The plan includes a deficit-reduction target that would cut it from almost 11 percent of gross domestic product in fiscal year 2011-12 to 8.5 percent of GDP in FY 2013-14, according to an IMF statement posted on the Finance Ministry’s website.
“The envisaged deficit reduction will help alleviate the public-debt burden and free up financing to support social spending and private-sector growth, the foundation for rapid job creation and socially balanced growth in the medium term,” said Andreas Bauer, the head of the IMF’s Middle East and Central Asia division.
“Fiscal reforms are a key pillar under the program,” Bauer said. “Authorities plan to reduce wasteful expenditures, including by reforming energy subsidies and better targeting them to vulnerable groups.” Fuel subsidies account for an estimated 20 percent of government spending in Egypt, where a gallon of premium-grade gasoline costs on average $1.73, according to Bloomberg News. By way of comparison, the most recent Lundberg Survey pegs the U.S. average price of regular-grade gasoline at $3.47.
Meanwhile, authorities intend to raise revenue through tax reforms, including by increasing tax rates for higher incomes and by broadening the general sales tax to turn it into a “full-fledged value-added tax.”
The IMF's executive board will review the preliminary agreement on Dec. 19. Its formal approval is necessary to finalize the loan and distribute the first tranche of the money.
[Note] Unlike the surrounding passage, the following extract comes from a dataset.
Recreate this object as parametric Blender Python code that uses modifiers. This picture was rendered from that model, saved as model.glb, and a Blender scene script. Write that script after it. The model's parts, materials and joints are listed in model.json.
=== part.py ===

As for approval by Egypt's public, that hasn't come yet. While the loan agreement is a significant milestone in Egypt’s transition from an authoritarian regime to an economically successful democracy, political uncertainty remains, with the drafting of a new constitution still pending and new parliamentary elections yet to be announced. “Effective communication will be vital to gain popular acceptance in the turbulent prevailing political environment,” said Gamble, the Fitch analyst.